Florida DOT based their transportation vision on five questions: Where have we been; Where are we today; Where are we going; Where do we want to go; and How do we get there. State, regional, and local agencies all attempted to answer these questions, and the general public was heavily consulted during the process. A state summit, five regional workshops, several local partner meetings, and online comment forms were all used to obtain input from the public in shaping the vision for Florida.
Hillsborough County MPO received feedback from the community on where residents would like to see the community grow and develop over the subsequent 25-year period. Using this feedback, the Planning Commission created a heat map to illustrate the preferred course for future development.
Public engagement for the On To 2050 plan began in April 2017. The focus was to "stress-test" assumptions about trends that may shape the future of the CMAP region. A robust set of strategies was used for this engagement and a wide variety of stakeholder were engaged. This information will inform the ongoing development of the ON TO 2050 plan.

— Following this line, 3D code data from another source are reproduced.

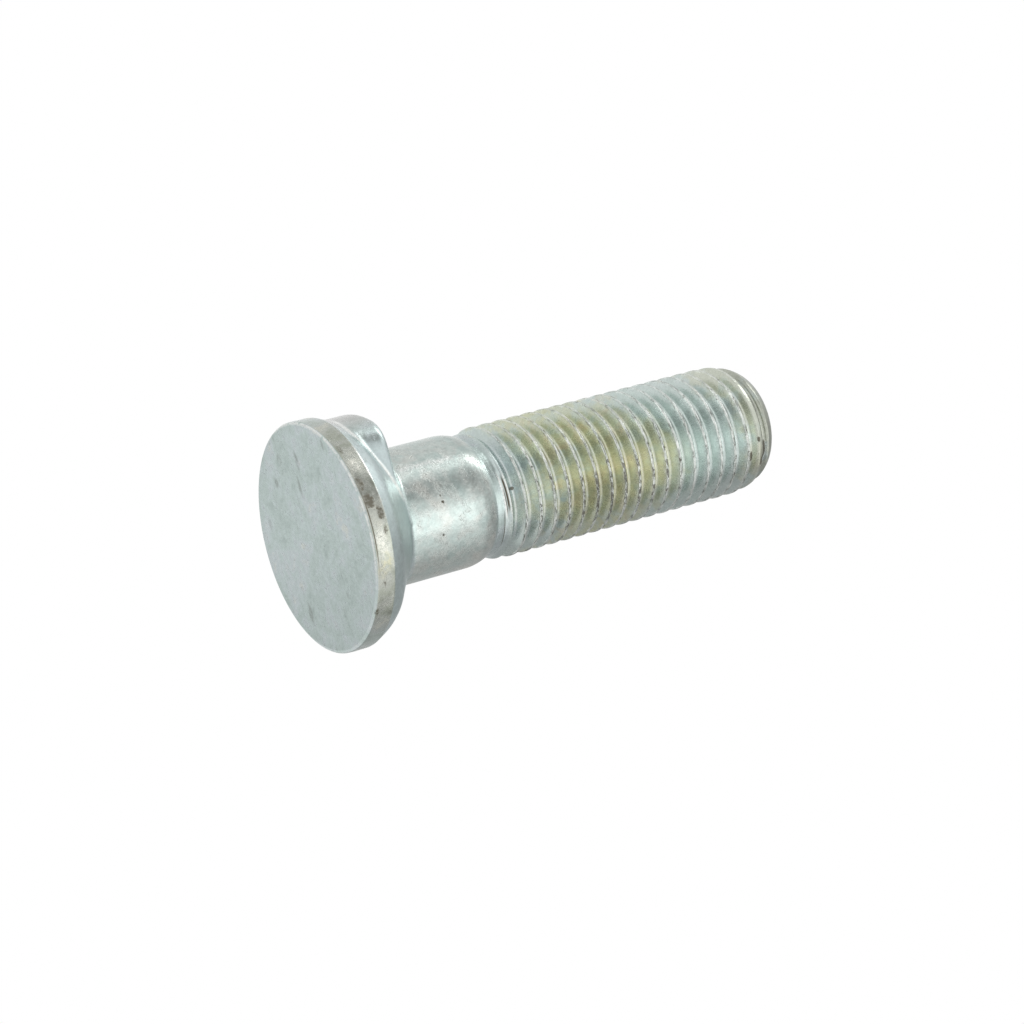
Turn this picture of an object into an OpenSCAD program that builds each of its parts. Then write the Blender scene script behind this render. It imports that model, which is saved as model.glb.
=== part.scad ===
// Plough bolt: flat countersunk head with one wide nib, plain shank, rolled coarse thread.
// It stands on the flat face of its head, its axis runs up +Z and the nib points to -Y.

/* [Head] */
// Diameter of the head over its rim
head_d = 33.4; // [32:0.1:36]
// Height of the straight band of the rim
rim_h = 2.8; // [1.5:0.1:5]
// Rounding of the edge round the flat face
face_edge_r = 0.35; // [0.1:0.05:1]
// Height of the steep bevel between the rim and the cone
bevel_h = 2.5; // [1:0.1:3.5]
// How far the bevel draws in from the rim
bevel_drop = 1.2; // [0.6:0.1:2]
// Rounding of the bevel's two edges
bevel_edge_r = 0.5; // [0.1:0.1:1]
// Angle between the cone and the axis
cone_angle = 49.5; // [40:0.5:55]
// Fillet between the cone and the shank
seat_fillet_r = 1.1; // [0.5:0.1:4]

/* [Nib] */
// Width of the nib across its two flat sides
nib_w = 19.8; // [16:0.1:20]
// Distance from the axis to the outer face of the nib
nib_reach = 15.9; // [14.5:0.1:16]
// How far the rear face of the nib stands past the end of the cone
nib_rise = 0.25; // [0:0.05:1.5]
// Rounding of the nib's two long outer corners
nib_corner_r = 4.8; // [2:0.1:6]
// Rounding of the nib's rear edges
nib_edge_r = 1.4; // [0.4:0.1:1.6]

/* [Shank] */
// Diameter of the plain shank
shank_d = 19.7; // [19.2:0.1:20.4]
// Height at which the plain shank ends, from the flat face
shank_end = 22; // [18:0.5:30]
// Radius of the rounded step from the shank down to the neck
blend_r = 6.8; // [3:0.1:10]
// How far the neck, which is the bar before the thread is rolled, lies under the shank
neck_drop = 0.7; // [0.3:0.05:0.9]
// Length of the plain neck before the thread starts
neck_len = 0.6; // [0.5:0.1:4]

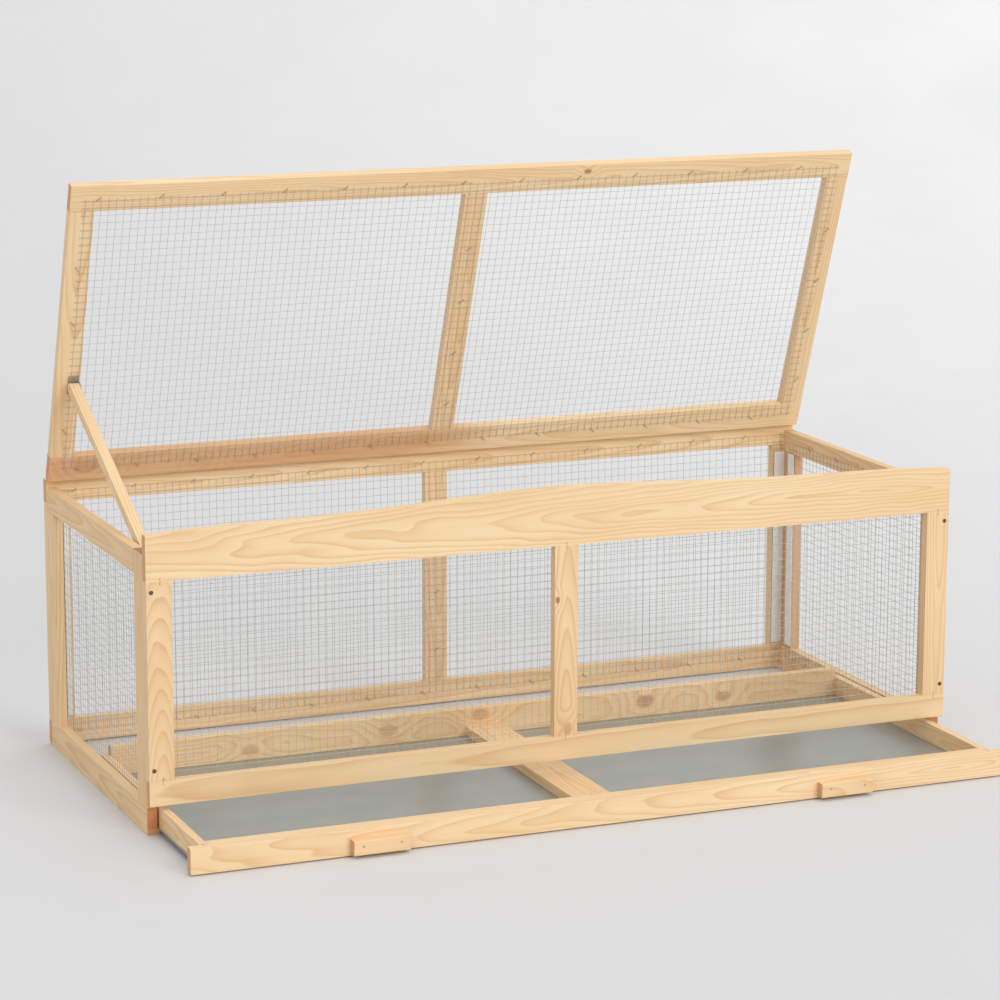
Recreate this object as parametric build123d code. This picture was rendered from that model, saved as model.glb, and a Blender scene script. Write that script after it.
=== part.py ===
from build123d import *
import os
from math import cos, radians, sin

# Rodent cage of pale timber frames and welded wire mesh, shown with the lid
# propped open and the bedding drawer pulled part way out.
# Lengths are millimetres. X runs to the right, Y to the rear, Z up.
# Pieces are laid out from the front left lower corner of the body, and
# every file is written from the bottom centre of the whole object.
os.makedirs("parts", exist_ok=True)

# Body
WIDTH = 1370
DEPTH = 570
BOARD = 16
STILE = 40
EASE = 0.8
CENTRE = WIDTH / 2
INNER_RIGHT = WIDTH - BOARD
BACK_FACE = DEPTH - BOARD

# Front panel
FRONT_RAIL = (49, 88)
FASCIA_LOW = 397
FASCIA_END = 468
FASCIA_CROWN = (
    (120, 472.5),
    (290, 474.5),
    (439, 480.5),
    (581, 488),
    (690, 490.5),
    (784, 487.7),
    (959, 479.3),
    (1113, 475),
    (1277, 472.5),
)

# Side panels
SIDE_TOP = 437
SIDE_RAIL_LOW = 399
SIDE_FRONT_STILE = (16, 63)
SIDE_REAR_STILE = (514, 554)
BASE_RAIL = (9, 43)
RUNNER_WIDTH = 21.5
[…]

Puget Sound Regional Council considered six major policy areas in developing their vision for the region: environment, development patterns, housing, economy, transportation, and public services. By understanding the impacts of a project to all of these areas, the agency was able to integrate land use, economic, and transportation decisions in a manner that supports environmental health, addresses challenges associated with climate change, strives to achieve social equity, and attends to the needs of future generations.